Physical Layer Communications System Design Over-the-Air Using Adversarial Networks
This paper presents a novel method for synthesizing new physical layer modulation and coding schemes for communications systems using a learning-based approach which does not require an analytic model of the impairments in the channel. It extends prior work published on the channel autoencoder to consider the case where the channel response is not known or can not be easily modeled in a closed form analytic expression. By adopting an adversarial approach for channel response approximation and information encoding, we can jointly learn a good solution to both tasks over a wide range of channel environments. We describe the operation of the proposed adversarial system, share results for its training and validation over-the-air, and discuss implications and future work in the area.
machine learning; deep learning; neural networks; autoencoders; generative adversarial networks; modulation; neural networks; software radio
The channel autoencoder [o2017introduction, o2016learning] (shown in Figure 1) has recently received significant interest as a method for designing communications systems’ physical layer information encoding schemes. By jointly optimizing large multi-layer non-linear encoder and decoder networks with many degrees of expressive freedom, made possible by techniques collectively known as deep learning [goodfellow2016deep], it has been shown that effective new modulation schemes with an inherent error-correction capability can be readily learned for a variety of common channel models.
This is an exciting result in that rather than manually designing radio modulation schemes for analytic representation convenience (e.g., slicing on nice rectangular grid boundaries) and then measuring or demonstrating their optimal use, we can directly learn modulation and demodulation functions of high complexity which optimize the complete system for global performance metrics or loss functions (e.g., symbol error rate). This method can provide highly efficient solutions for analytic channel models of single-user, multi-user, and multi-antenna communications channels. To optimize for the effects of a real-world system, however - including the effects induced by digital conversion, analog RF hardware, and other sources of distortions and impairments - the analytic expression used within the channel model must accurately represent all of these effects, and it must do so in a differentiable way suitable for backpropagation.

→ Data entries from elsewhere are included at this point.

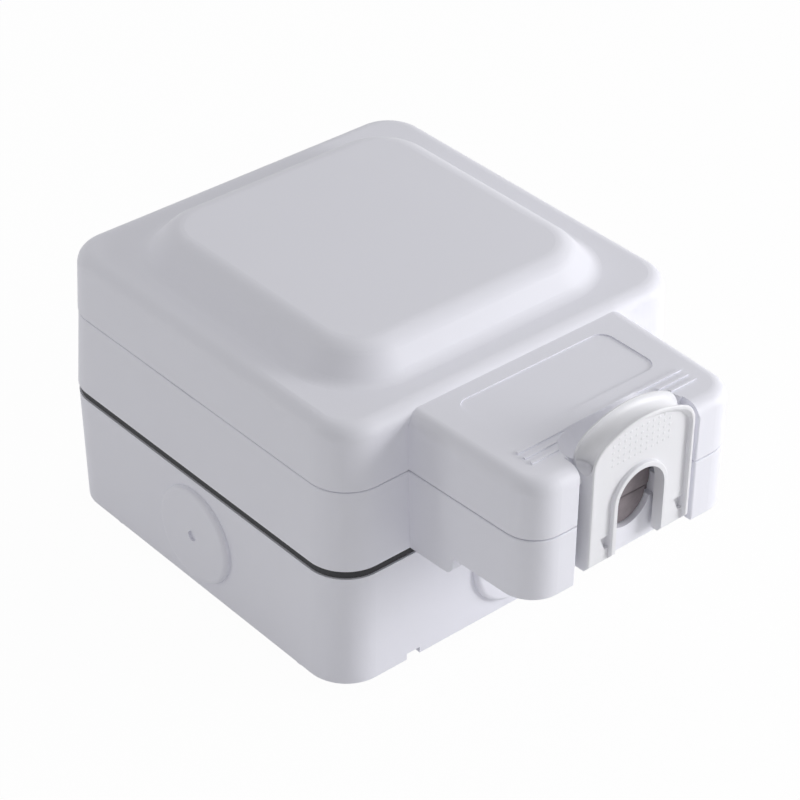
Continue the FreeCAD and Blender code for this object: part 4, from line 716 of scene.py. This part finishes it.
class SOCKET_OT_studio(bpy.types.Operator):
    """Makes the pale floor, the soft lamps, the world and the photograph's camera"""

    bl_idname = "socket.studio"
    bl_label = "Studio"

    def execute(self, context):
        settings = context.scene.socket_studio
        self.floor(settings)
        self.lamps(context, settings)
        self.camera(context)
        context.scene.view_settings.view_transform = "Standard"
        return {"FINISHED"}

    def floor(self, settings):
        """A flat sheet that the camera sees as white with a faint shadow."""
        material, tree, shader = graph("studio_floor")
        shader.inputs["Base Color"].default_value = (*settings.floor_colour, 1)
        shader.inputs["Roughness"].default_value = FLOOR_ROUGHNESS
        glow = tree.nodes.new("ShaderNodeEmission")
        glow.inputs["Color"].default_value = (1, 1, 1, 1)
        glow.inputs["Strength"].default_value = 1.0
        faint = tree.nodes.new("ShaderNodeMixShader")
        faint.inputs["Fac"].default_value = FLOOR_WHITE
        tree.links.new(shader.outputs["BSDF"], faint.inputs[1])
        tree.links.new(glow.outputs["Emission"], faint.inputs[2])
        seen = tree.nodes.new("ShaderNodeMixShader")
        tree.links.new(seen_directly(tree), seen.inputs["Fac"])
        tree.links.new(shader.outputs["BSDF"], seen.inputs[1])
        tree.links.new(faint.outputs["Shader"], seen.inputs[2])
        tree.links.new(seen.outputs["Shader"], tree.nodes["Material Output"].inputs["Surface"])
        reach = FLOOR_REACH
        points = [(-reach, -reach, 0), (reach, -reach, 0), (reach, reach, 0), (-reach, reach, 0)]
        mesh_object("studio_floor", points, [(0, 1, 2, 3)], material, smooth=False)

    def lamps(self, context, settings):
        """The even light of the world, and three soft lamps."""
        world = bpy.data.worlds.new("studio_world")
        world.use_nodes = True
        tree = world.node_tree
        sky = tree.nodes["Background"]
        sky.inputs["Color"].default_value = (1, 1, 1, 1)
        sky.inputs["Strength"].default_value = settings.sky
        white = tree.nodes.new("ShaderNodeBackground")
        white.inputs["Color"].default_value = (1, 1, 1, 1)
        white.inputs["Strength"].default_value = 1.0
        seen = tree.nodes.new("ShaderNodeMixShader")
        tree.links.new(seen_directly(tree), seen.inputs["Fac"])
        tree.links.new(sky.outputs["Background"], seen.inputs[1])
        tree.links.new(white.outputs["Background"], seen.inputs[2])
        tree.links.new(seen.outputs["Shader"], tree.nodes["World Output"].inputs["Surface"])
        context.scene.world = world
        key_place = (settings.key_azimuth, settings.key_elevation, settings.key_distance)
        self.lamp(context, "key_lamp", key_place, settings.key_power, settings.key_size)
        self.lamp(context, "top_lamp", TOP_LAMP, settings.top_power, TOP_LAMP_SIZE)
        self.lamp(context, "fill_lamp", FILL_LAMP, settings.fill_power, FILL_LAMP_SIZE)

    def lamp(self, context, name, place, power, size):
        """Soft square lamp that looks at the object from an azimuth, an elevation and a distance."""
        lamp = bpy.data.lights.new(name, "AREA")
        lamp.energy = power
        lamp.size = size
        holder = bpy.data.objects.new(name, lamp)
        azimuth, elevation, distance = place
        away = direction(azimuth, elevation)
        holder.location = Vector(LAMP_AIM) + distance * away
        holder.rotation_euler = (-away).to_track_quat("-Z", "Y").to_euler()
        context.scene.collection.objects.link(holder)

    def camera(self, context):
        """Camera frame from azimuth, elevation and roll: it looks along the way back to its aim."""
        back = direction(VIEW_AZIMUTH, VIEW_ELEVATION)
        roll = math.radians(VIEW_ROLL)
        level = (-back).cross(Vector((0, 0, 1))).normalized()
        rise = level.cross(-back)
        right = math.cos(roll) * level + math.sin(roll) * rise
        up = math.cos(roll) * rise - math.sin(roll) * level
        camera = bpy.data.cameras.new("photo_camera")
        camera.sensor_width = VIEW_SENSOR
        camera.lens = VIEW_LENS
        camera.clip_start, camera.clip_end = VIEW_CLIP
        holder = bpy.data.objects.new("photo_camera", camera)
        place = Vector(VIEW_AIM) + back * VIEW_DISTANCE + right * VIEW_SLIDE[0] + up * VIEW_SLIDE[1]
        holder.matrix_world = Matrix.Translation(place) @ Matrix((right, up, back)).transposed().to_4x4()
        context.scene.collection.objects.link(holder)
        context.scene.camera = holder


class SOCKET_PT_panel(bpy.types.Panel):
    """Shows a button for each operator that makes the pieces"""

    bl_idname = "SOCKET_PT_panel"
    bl_label = "Weatherproof socket"
    bl_space_type = "VIEW_3D"
    bl_region_type = "UI"
    bl_category = "Socket"

    def draw(self, context):
        column = self.layout.column()
        for operator in OPERATORS:
            column.operator(operator.bl_idname)


GROUPS = [("socket_moulding", MouldingLook), ("socket_seals", SealLook), ("socket_seal_sizes", SealSizes),
          ("socket_foam", FoamSizes), ("socket_grip", GripSizes), ("socket_studio", StudioSettings)]
OPERATORS = [SOCKET_OT_finishes, SOCKET_OT_seals, SOCKET_OT_foam, SOCKET_OT_spring, SOCKET_OT_grip,
             SOCKET_OT_studio]


def register():
    """Registers the groups of settings, the operators and the panel."""
    for name, group in GROUPS:
        bpy.utils.register_class(group)
        setattr(bpy.types.Scene, name, bpy.props.PointerProperty(type=group))
    for operator in OPERATORS:
        bpy.utils.register_class(operator)
    bpy.utils.register_class(SOCKET_PT_panel)


def unregister():
    """Takes them out again, the last one first."""
    bpy.utils.unregister_class(SOCKET_PT_panel)
    for operator in reversed(OPERATORS):
        bpy.utils.unregister_class(operator)
    for name, group in reversed(GROUPS):
        delattr(bpy.types.Scene, name)
        bpy.utils.unregister_class(group)


def main():
    """Makes every piece by its operator."""
    register()
    for operator in OPERATORS:
        family, action = operator.bl_idname.split(".")
        getattr(getattr(bpy.ops, family), action)()


if __name__ == "__main__":
    main()
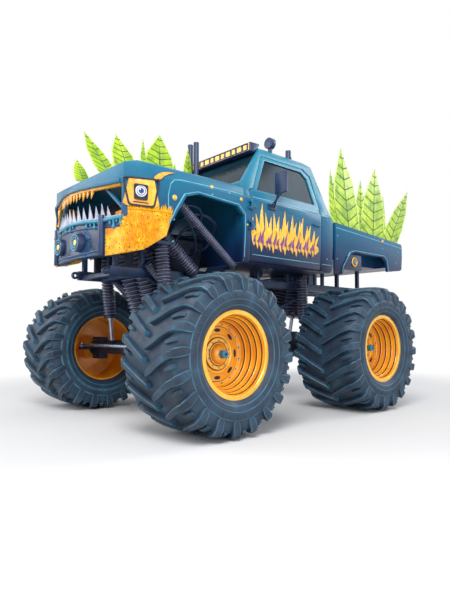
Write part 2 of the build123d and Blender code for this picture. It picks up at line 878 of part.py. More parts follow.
# Crest

# Hood crest leaves: root front x, root rear x and tip x as shares of the front's length, and the tip's
# height over the hood as a share of the crest's.
hood_leaf_shares = [
    (0.96, 0.86, 0.955, 0.125), (0.78, 0.63, 0.91, 0.64), (0.66, 0.46, 0.683, 0.757),
    (0.49, 0.43, 0.473, 0.824), (0.47, 0.2, 0.333, 1.0), (0.24, 0.19, 0.2, 0.507), (0.13, 0.045, 0.08, 0.912),
]
# Bed crest leaves, on the same terms from the bed's tail and over its rail.
bed_leaf_shares = [
    (0.99, 0.84, 1.0, 0.669), (0.93, 0.6, 0.86, 1.0), (0.68, 0.5, 0.58, 0.669),
    (0.6, 0.24, 0.36, 0.901), (0.3, 0.2, 0.23, 0.562), (0.3, 0.03, -0.2, 0.752),
]
bed_crest_y = 900
# Edge of a leaf: share of its height, half width there as a share of its root's.
leaf_edge_shares = [(0.0, 1.0), (0.3, 1.04), (0.62, 0.77)]
# The crest strips: ends as shares of the bed's length; top, leaf roots and bottom below the bed's rail.
strip_shares = [0.03, 0.96]
strip_top_drop = 10
leaf_root_drop = 60
strip_bottom_drop = 90


def leaf_points(front, rear, tip):
    """A pointed leaf: its two edges bulge and then run out to the tip."""
    half = (rear[0] - front[0]) / 2
    middle = ((front[0] + rear[0]) / 2, (front[1] + rear[1]) / 2)
    near, far = [], []
    for share, wide in leaf_edge_shares:
        x = middle[0] + (tip[0] - middle[0]) * share
        z = middle[1] + (tip[1] - middle[1]) * share
        near.append((x - half * wide, z))
        far.append((x + half * wide, z))
    return near + [tip] + far[::-1]


def hood_ridge():
    """The ridge of the hood from the nose to the firewall."""
    nose_low_share = front_side_shares[6][1]
    return spread([row for row in front_side_shares if row[1] >= nose_low_share], firewall_x, front_length,
                  sill_height, front_height)


def hood_line(x):
    """Height of the hood's ridge."""
    rows = sorted(hood_ridge())
    for (x0, z0), (x1, z1) in zip(rows, rows[1:]):
        if x0 <= x <= x1:
            return z0 + (z1 - z0) * (x - x0) / (x1 - x0)
    return rows[0][1]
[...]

Unfortunately, for many systems, it is difficult to accurately capture all of these effects in a closed-form analytic representation. Thus, they are often represented using simplified models which cannot fully express real-world complexities (e.g., device-to-device hardware variation). For this reason, it is highly desirable to learn a radio communication scheme directly from the sampled response of real physical hardware devices and channels rather than attempting to model the responses manually. One solution to this, which is implemented and explored in [dorner2017deep], is to perform gradient updates only on the receiver network after synthetic pre-training. However, due to the lack of a channel gradient expression, this approach provides no way to further update the transmitter or modulation scheme. Differentiation through the wireless void is difficult. An approach using reinforcement learning and sampling is proposed in [grathwohl2017backpropagation] for related problems. Our approach, as presented in this paper, instead treats the problem as an adversarial function approximation problem.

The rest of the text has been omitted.